Monday, June 9, 2008

June 8: Away to Moose Jaw


You have to go. It's such a great name.

I drove from Regina to Moose Jaw, and for the first time since I got to Saskatchewan, I realized I am really on the prairies. Miles and miles of miles and miles, flat as a pancake. It's not a long trip; it took me about 45 minutes, because the speed limit is about 70 mph for most of the way. And why not? You could see an obstacle miles away.

Moose Jaw is a Western town right off the studio lot: wide, perpendicular main drags, blocky storefronts crowding them, an impressive train station smack at the end of Main Street like Dad at the head of the table. And you have to give the city fathers and mothers credit: The town could have faded into nothingness when its heyday had passed, like so many others, but thanks to its name, a few lucky breaks and some tireless marketing, it remains a destination.

The Tunnels of Moose Jaw is a tour into a labyrinth of steam tunnels that were (re)discovered only in 1985, reportedly by a truck that fell into them. They're still not completely excavated, and one of the guides said they're actually owned by a guy in Vancouver. (How does a person come to purchase an abandoned network of tunnels under a town hundreds of miles away?)

There are two tours, the "Chicago Connection" and the "Passage to Fortune"; each is 50 minutes, takes you to different cleaned-up and elaborately decorated (with historical settings and artifacts, not wallpaper) sections of the tunnels and is highly theatrical, with costumed guides involving visitors in a storyline. I personally have been a bootlegger, a coolie, an artist and a doorstop. The Chicago tour is based on the theory that Al Capone was running a smuggling operation from Moose Jaw during Prohibition -- despite the fact that there is no historical evidence he ever set foot in the town. Kind of odd, but good fun, if you can remember that it's historical speculation rather than a re-enactment of any sort.

"Passage to Fortune," though, while based on fictional/composite characters, is packed with factual information about the mistreatment of Chinese immigrants in turn-of-the-20th-century Canada. Things were so dire in China after the Opium War that people were willing to pay exorbitant fees to coolie brokers to get to Canada to make their fortunes -- only to discover they were essentially indentured slaves with no hope of returning to China or bringing family members over for years, if ever. The Canadian government, which didn't really want them except that they were cheap labor for the railroads, extracted an increasingly outrageous "head tax" on Chinese immigrants, and white Canadians treated them with vicious racism. They worked ridiculously long hours for the railroad or in laundries, doing dangerous, injurious work with no medical attention, crap food and little sleep. It's a really ugly chapter in Canada's history.

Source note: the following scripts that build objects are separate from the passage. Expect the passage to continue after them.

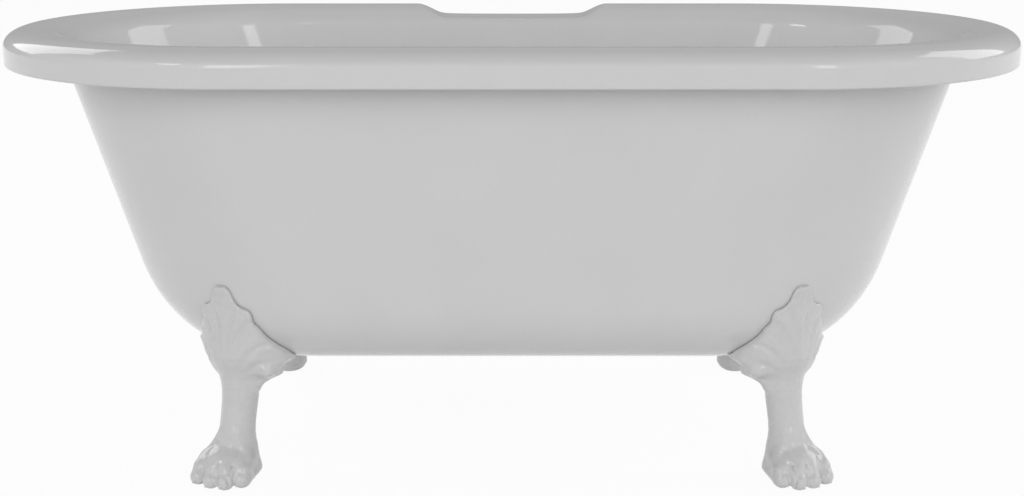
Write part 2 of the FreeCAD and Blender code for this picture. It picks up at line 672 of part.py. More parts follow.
def foot():
    """The front left claw foot: paw, shank, knee and leaf, and the tongue that is bolted up."""
    width, reach, height = dim("paw_width"), dim("paw_reach"), dim("paw_height")
    rings = [
        Part.Wire(Part.makeCircle(
            girth * dim("shank_radius"), V(0, -lean * dim("shank_lean"), up * dim("shank_height"))))
        for up, girth, lean in SHANK]
    shank = Part.makeLoft(rings, True, False)
    pieces = [ellipsoid(V(0, -0.2 * reach, 0.42 * height), width / 2, 0.62 * reach, 0.52 * height)]
    inner, outer = width / 2 - 1.1 * dim("toe_radius"), 0.13 * width
    for place, tip in ((-inner, 0.84 * reach), (-outer, reach), (outer, reach), (inner, 0.84 * reach)):
        pieces.append(toe(place, -0.42 * reach, -tip))
    tongue_bottom = number(TONGUE_TOP + " - tongue_thick")
    tongue_width, tongue_reach = dim("tongue_width"), dim("tongue_reach")
    pieces.append(Part.makeBox(
        tongue_width, tongue_reach, dim("tongue_thick"), V(-tongue_width / 2, 0, tongue_bottom)))
    pieces.append(Part.makeBox(
        tongue_width, dim("saddle_reach"), dim("paw_height"), V(-tongue_width / 2, 0, tongue_bottom)))
    for side in (-1, 1):
        place = side * (dim("leaf_half_width") - dim("scroll_inset"))
        scroll = V(place, dim("scroll_set_back"), dim("scroll_height"))
        pieces.append(ellipsoid(scroll, dim("scroll_radius"), dim("scroll_depth"), dim("scroll_radius")))
    seat = hull_solid(dim("bond_gap"))
    to_foot = FRONT_LEFT.inverse()
    seat.Placement = to_foot
    leaf_skin = hull_solid(dim("bond_gap") + dim("leaf_thick"))
    leaf_skin.Placement = to_foot
    outline = leaf_prism()
    pieces += [leaf_skin.common(outline), knee().common(outline)]
    seated = [piece.cut(seat) for piece in [shank] + pieces]
    shape = seated[0].fuse(seated[1:])
    room = 4 * dim("paw_width")
    below = Part.makeBox(room, room, room, V(-room / 2, -room / 2, dim("sole_lift") - room))
    recess_radius = dim("glide_pad") / 2 + dim("recess_play")
    recess_top = number("glide_sole_thick + glide_pad_thick + glide_nut_thick + nut_gap + recess_play / 8")
    axis = V(0, -dim("glide_offset"), 0)
    recess = Part.makeCylinder(recess_radius, recess_top, axis)
    bore_top = number("glide_sole_thick + glide_pad_thick + glide_stem + recess_play / 2")
    bore = Part.makeCylinder(dim("glide_thread") / 2 + dim("thread_play"), bore_top, axis)
    shape = shape.cut([below, recess, bore])
    for reach_in in BOLT_REACHES:
        hole = Part.makeCylinder(BOLT_HOLE / 2, room, V(0, reach_in, 0))
        shape = shape.cut(hole)
    shape = shape.removeSplitter()
    return feature("foot_front_left", shape, FRONT_LEFT)


def other_feet(first):
    """The other three feet are mirror images of the front left one."""
    for name, normals in (
        ("front_right", [V(1, 0, 0)]),
        ("rear_left", [V(0, 1, 0)]),
        ("rear_right", [V(1, 0, 0), V(0, 1, 0)]),
    ):
        thing = first
        for turn, normal in enumerate(normals):
            mirror = doc.addObject("Part::Mirroring", f"mirror_{turn}_{name}")
            mirror.Source = thing
            mirror.Normal = normal
            thing = mirror
        keep(thing, "foot_" + name)


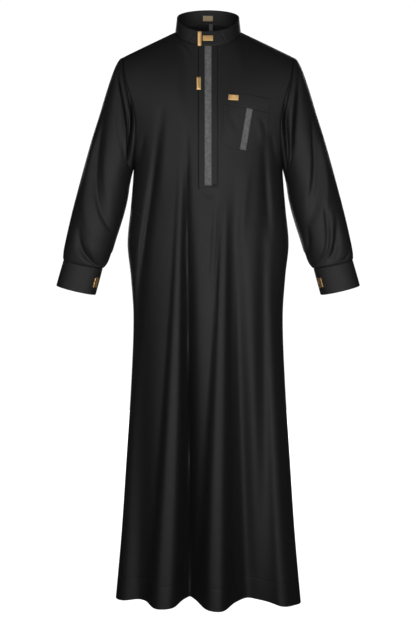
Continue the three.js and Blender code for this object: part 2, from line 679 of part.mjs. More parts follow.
const loop = new THREE.BoxGeometry(NECK_LOOP.width, NECK_LOOP.thickness, NECK_LOOP.top - NECK_LOOP.bottom);
add('neck_loop', loop, tape).position.set(NECK_LOOP.x, NECK_LOOP.y, (NECK_LOOP.top + NECK_LOOP.bottom) / 2);

export default thobe;
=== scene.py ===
"""Finish of a black thobe: thin cloth over the frame's solids, with its folds, seams, stitches and trims.

Sizes in the tables are millimetres, as a cutter reads them, and MM turns them into the frame's metres.
"""
import math

import bpy
import numpy as np
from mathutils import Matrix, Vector


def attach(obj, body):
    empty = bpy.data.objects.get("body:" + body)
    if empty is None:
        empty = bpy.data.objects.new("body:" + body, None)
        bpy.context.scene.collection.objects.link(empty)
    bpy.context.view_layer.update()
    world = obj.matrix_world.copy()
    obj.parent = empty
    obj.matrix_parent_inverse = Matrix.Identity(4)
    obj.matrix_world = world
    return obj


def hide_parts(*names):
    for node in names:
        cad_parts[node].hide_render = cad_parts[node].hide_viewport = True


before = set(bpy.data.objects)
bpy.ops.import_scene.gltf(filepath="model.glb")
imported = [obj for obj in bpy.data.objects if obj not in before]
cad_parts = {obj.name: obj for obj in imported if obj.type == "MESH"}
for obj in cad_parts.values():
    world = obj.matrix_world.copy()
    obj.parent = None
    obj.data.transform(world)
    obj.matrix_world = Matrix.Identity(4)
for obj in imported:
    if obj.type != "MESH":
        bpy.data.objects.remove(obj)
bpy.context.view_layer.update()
MM = 0.001

# Cloth and clearances
SEAM = 0.3
UNDERLAP = 0.6
CLOTH = 1.1
STIFF_CLOTH = 2.3
BAND = 1.1
TAPE_CLOTH = 0.8
METAL = 1.3
FIRST_LAYER = SEAM
SECOND_LAYER = FIRST_LAYER + BAND + SEAM / 2
ON_FIRST = FIRST_LAYER + BAND + 0.05
ON_TAPE = SECOND_LAYER + TAPE_CLOTH + 0.05
EDGE_STEPS = np.array([0, 0.4, 0.9, 1.6])

# Neck seam, stand collar, shoulder and armhole
NECK = {"half_width": 80.5, "front": 76, "back": 62, "front_drop": 43, "back_rise": 22}
COLLAR = {
    "half_width": 76.3, "front": 70, "back": 59, "height": 38, "front_top": -6.5, "side_top": 37.5,
    "back_top": 62,
}
COLLAR_LIFT = 0.8
COLLAR_FOOT = 1.2
COLLAR_ENDS = {"over": 26, "under": 20}
COLLAR_SEAMS = (((-33.7, -8.3), (-49.4, -30.3)), ((29.7, -8.3), (43.7, -31.5)))
TIP = {"x": 208, "z": -62}
ARMPIT = {"x": 183, "z": -335}
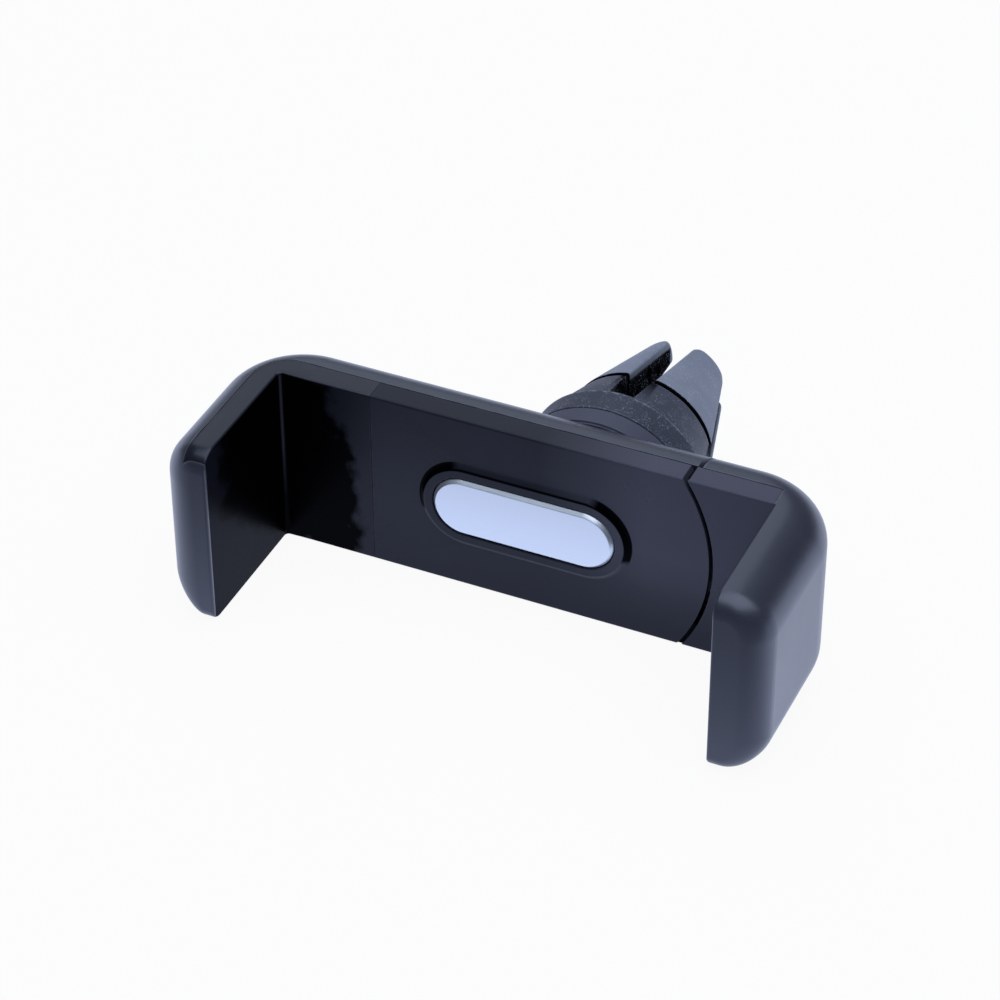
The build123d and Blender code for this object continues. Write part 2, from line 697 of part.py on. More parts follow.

So I felt kind of arrogant and disrespectful going over to the Temple Gardens Mineral Spa for a long soak in the hot pool and a body wrap. For a little while, anyway. The huge, shallow pool is a wonderful place to forget your problems and everyone else's, too, and relax. You can boil yourself in the whirlpool area, or bob through a passage into the open air (without getting out of the water), where the water is hotter and the cool air and occasional kisses of rain on your shoulders remind you how extraordinarily good it is to be alive.

The body wrap was supposed to do all kinds of nutritive things to my skin with vitamins and detoxifying botanical elixirs, but the whole point, ultimately, is that it feels fantastic to get scrubbed down, slathered with fragrant herbaceous goo, wrapped up like a leftover taco and left to bake in a darkened room. Then comes a refreshing shower, another slicking of moisturizer and it's time to remember what your name is and how to drive. Oh, and put your clothes on. Do that first.

In my wanderings around town I spotted several of the Murals of Moose Jaw, which are just what the name says. Forty-six murals by different artists depict aspects of local history and culture, and they really brighten up the blank sides of those utilitarian 19th-century buildings.

The show wasn't over when I left to drive back to Regina. I wanted to get back before it got dark, because that highway is unlit and I saw elk crossing signs. Enough said.

Saskatchewan calls itself the "Land of Living Skies," and driving east on the Trans-Canada at sundown, I found out why. As is the case where the land is flat, the sky is HUGE, and this sky was a surging lava lamp of activity. Behind me, the sun was going all molten in a crucible of ragged dark clouds. To the right was a slate wall of storm clouds and distant rain. To the left and overhead was a slow-motion churn of shapes in shades of gray. The bottom layer was so low, it couldn't have been more than a few hundred feet, but it was broken and showing higher clouds in lighter colors. It's a good thing the road is almost entirely flat, die-straight and free of sudden hazards, because my eyes kept turning upwards. I think that drive put something into me that the Chinese laundry had taken out.

Finished the day with a luscious meal at the Cathedral Free House in Regina, then repacked and enjoyed a brief nap before dropping the car at the airport and boarding a flight to Winnipeg.

1 comment:

H.O. Blues said...

"Dive in to Winnipeg" could be the new town motto. I'm sure you'll find plenty of moosejaw dropping stuff to write about that will make us want to rush up there and see it for ourselves.